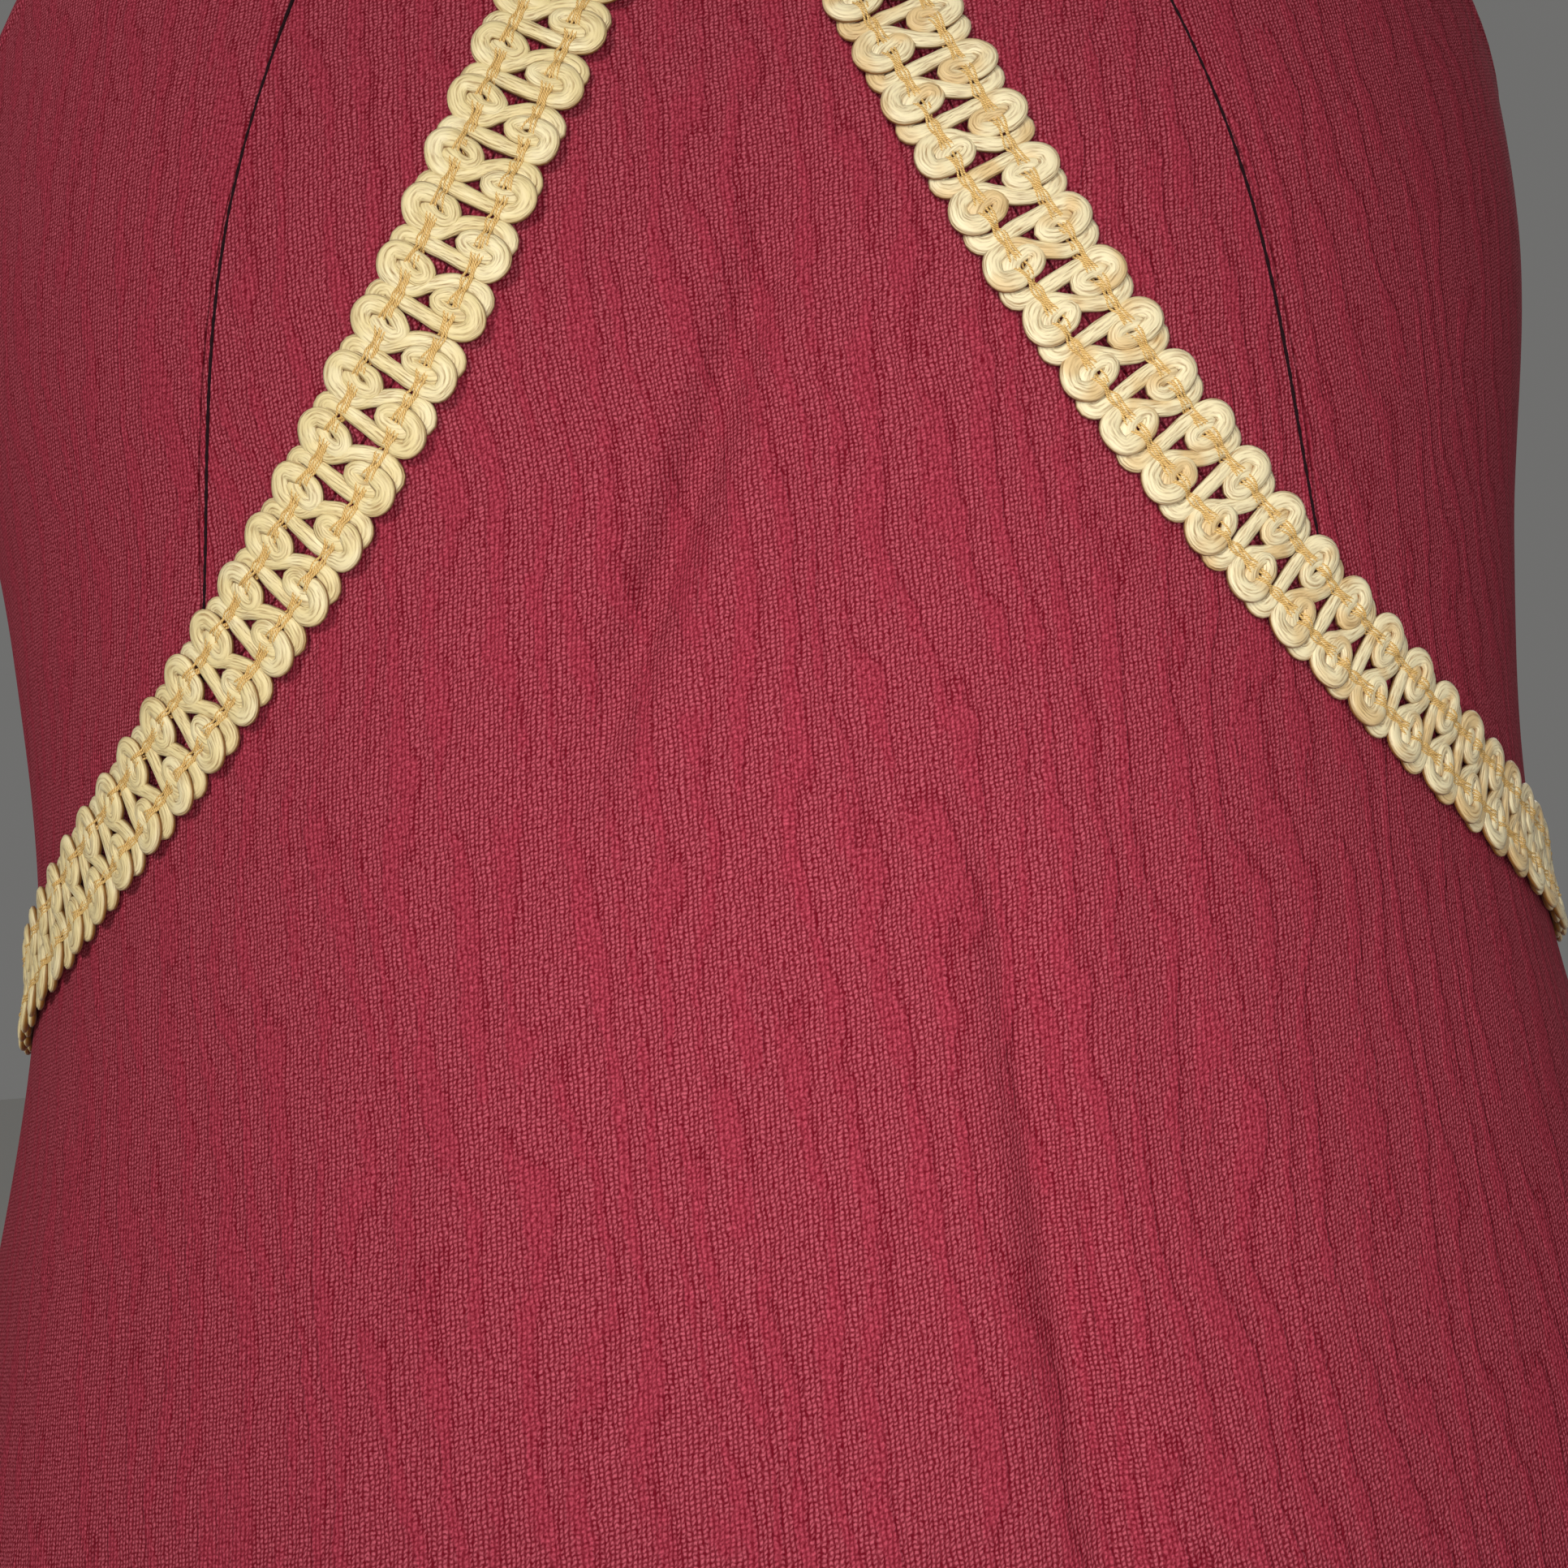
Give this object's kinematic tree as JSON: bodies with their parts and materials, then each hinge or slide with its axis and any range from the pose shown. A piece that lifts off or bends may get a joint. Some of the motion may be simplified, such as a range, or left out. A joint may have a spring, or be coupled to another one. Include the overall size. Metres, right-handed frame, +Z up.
{
  "type": "sarafan dress filled out as worn",
  "caption": "Sleeveless folk dress in burgundy crepe with a raised waist, flared skirt, princess seams, shoulder straps and a gold scroll braid rising to a point at the centre front",
  "frame": {"origin": "on the dress's mid-plane, at the height of the wearer's shoulders, midway between the straps' tops", "axes": "+Z up, the front of the dress faces -Y, +X to the viewer's right when seen from the front"},
  "size_m": [0.8515, 0.7555, 1.2205],
  "materials": {
    "burgundy_crepe": "matt polyester crepe knit, finely ribbed lengthwise",
    "gold_satin_cord": "satin rayon cord bound with fine thread"
  },
  "bodies": {
    "root": {"skirt_front": "burgundy_crepe", "skirt_back": "burgundy_crepe", "bodice_front_centre": "burgundy_crepe", "bodice_front_side_left": "burgundy_crepe", "bodice_front_side_right": "burgundy_crepe", "bodice_back": "burgundy_crepe", "strap_left": "burgundy_crepe", "strap_right": "burgundy_crepe", "braid_left": "gold_satin_cord", "braid_right": "gold_satin_cord"}
  },
  "joints": []
}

****

| What is expected |
Output all of the data again. Match it exactly.

| Result for this exercise |
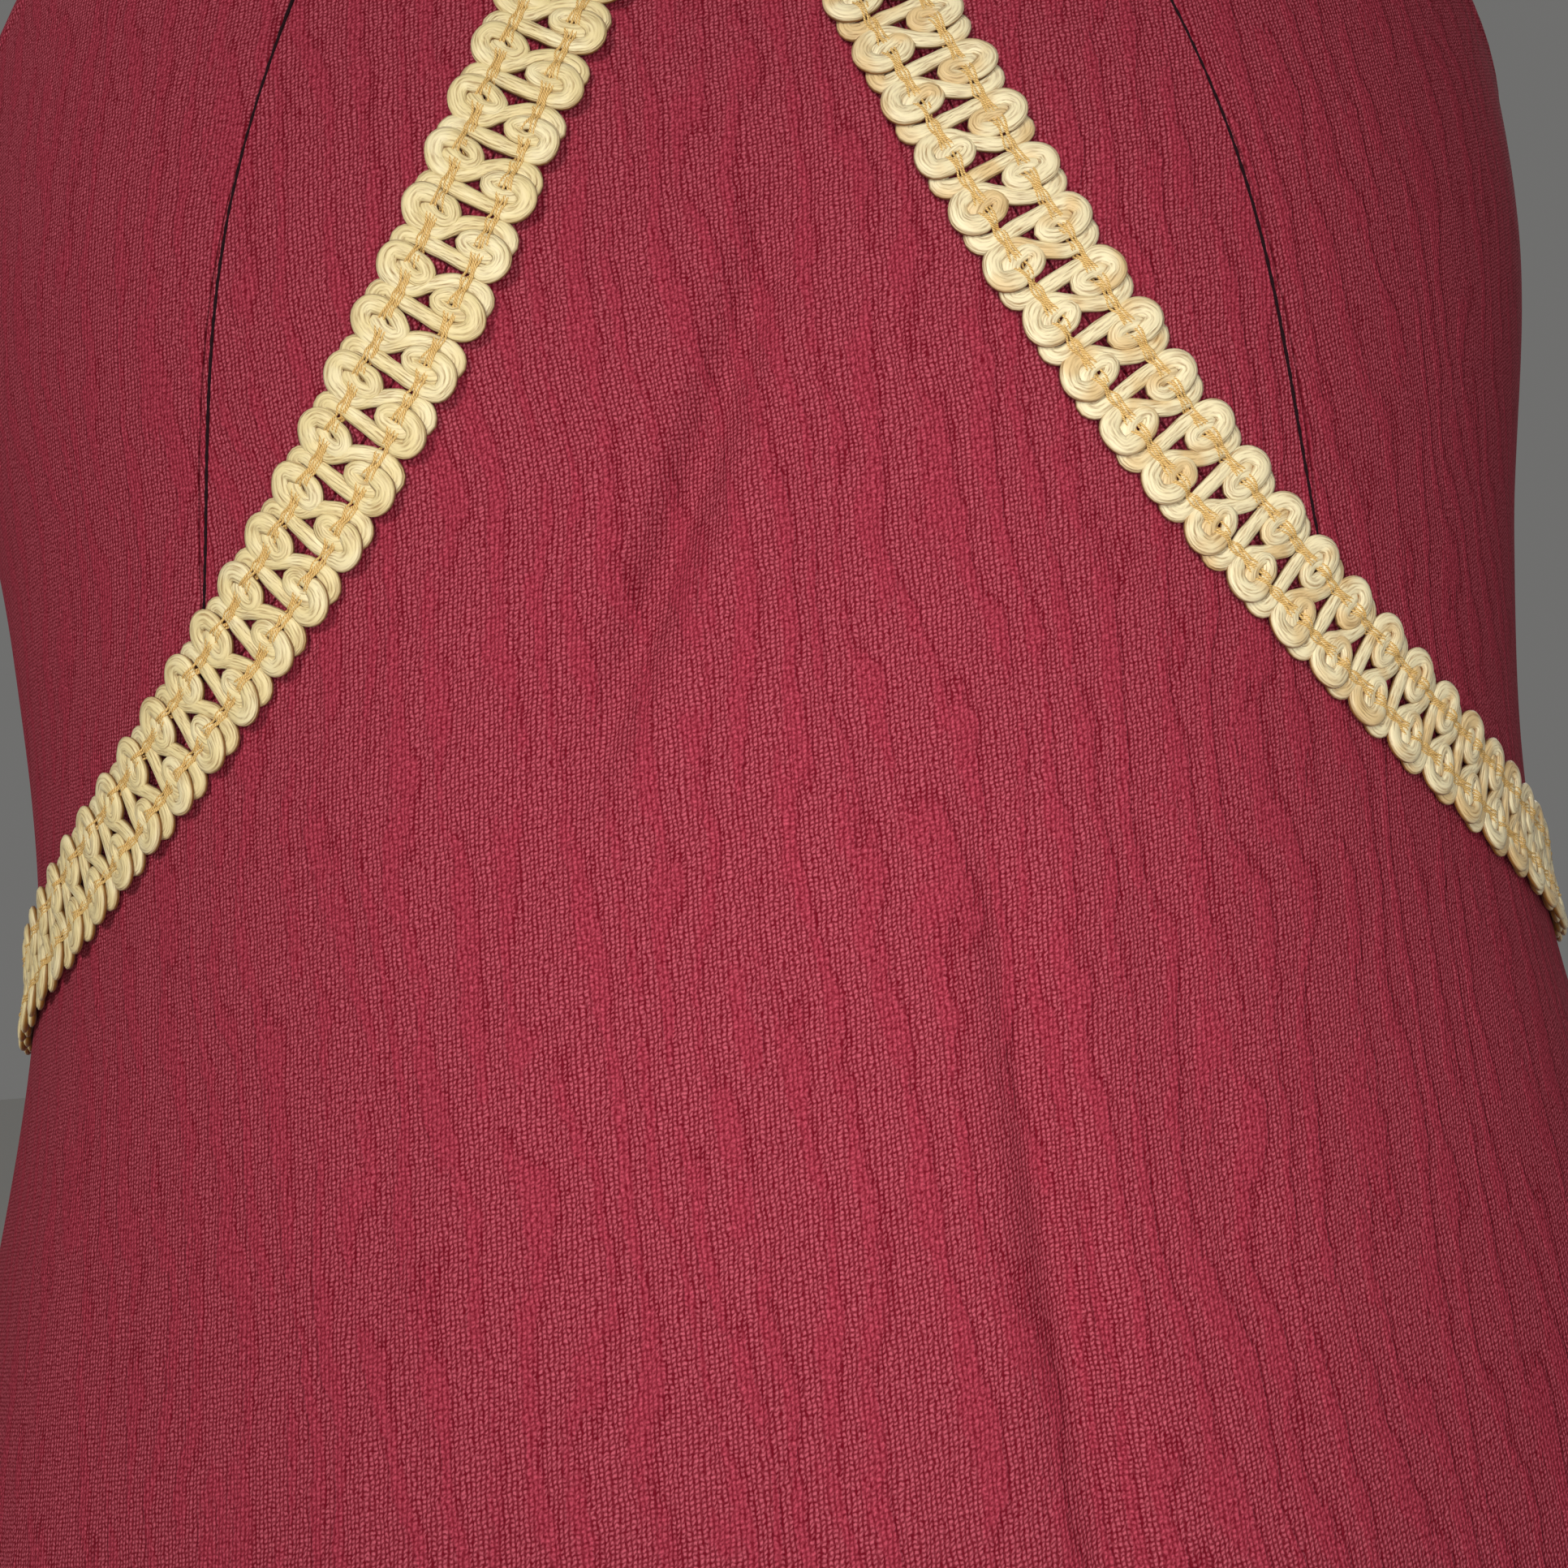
Give this object's kinematic tree as JSON: bodies with their parts and materials, then each hinge or slide with its axis and any range from the pose shown. A piece that lifts off or bends may get a joint. Some of the motion may be simplified, such as a range, or left out. A joint may have a spring, or be coupled to another one. Include the overall size. Metres, right-handed frame, +Z up.
{
  "type": "sarafan dress filled out as worn",
  "caption": "Sleeveless folk dress in burgundy crepe with a raised waist, flared skirt, princess seams, shoulder straps and a gold scroll braid rising to a point at the centre front",
  "frame": {"origin": "on the dress's mid-plane, at the height of the wearer's shoulders, midway between the straps' tops", "axes": "+Z up, the front of the dress faces -Y, +X to the viewer's right when seen from the front"},
  "size_m": [0.8515, 0.7555, 1.2205],
  "materials": {
    "burgundy_crepe": "matt polyester crepe knit, finely ribbed lengthwise",
    "gold_satin_cord": "satin rayon cord bound with fine thread"
  },
  "bodies": {
    "root": {"skirt_front": "burgundy_crepe", "skirt_back": "burgundy_crepe", "bodice_front_centre": "burgundy_crepe", "bodice_front_side_left": "burgundy_crepe", "bodice_front_side_right": "burgundy_crepe", "bodice_back": "burgundy_crepe", "strap_left": "burgundy_crepe", "strap_right": "burgundy_crepe", "braid_left": "gold_satin_cord", "braid_right": "gold_satin_cord"}
  },
  "joints": []
}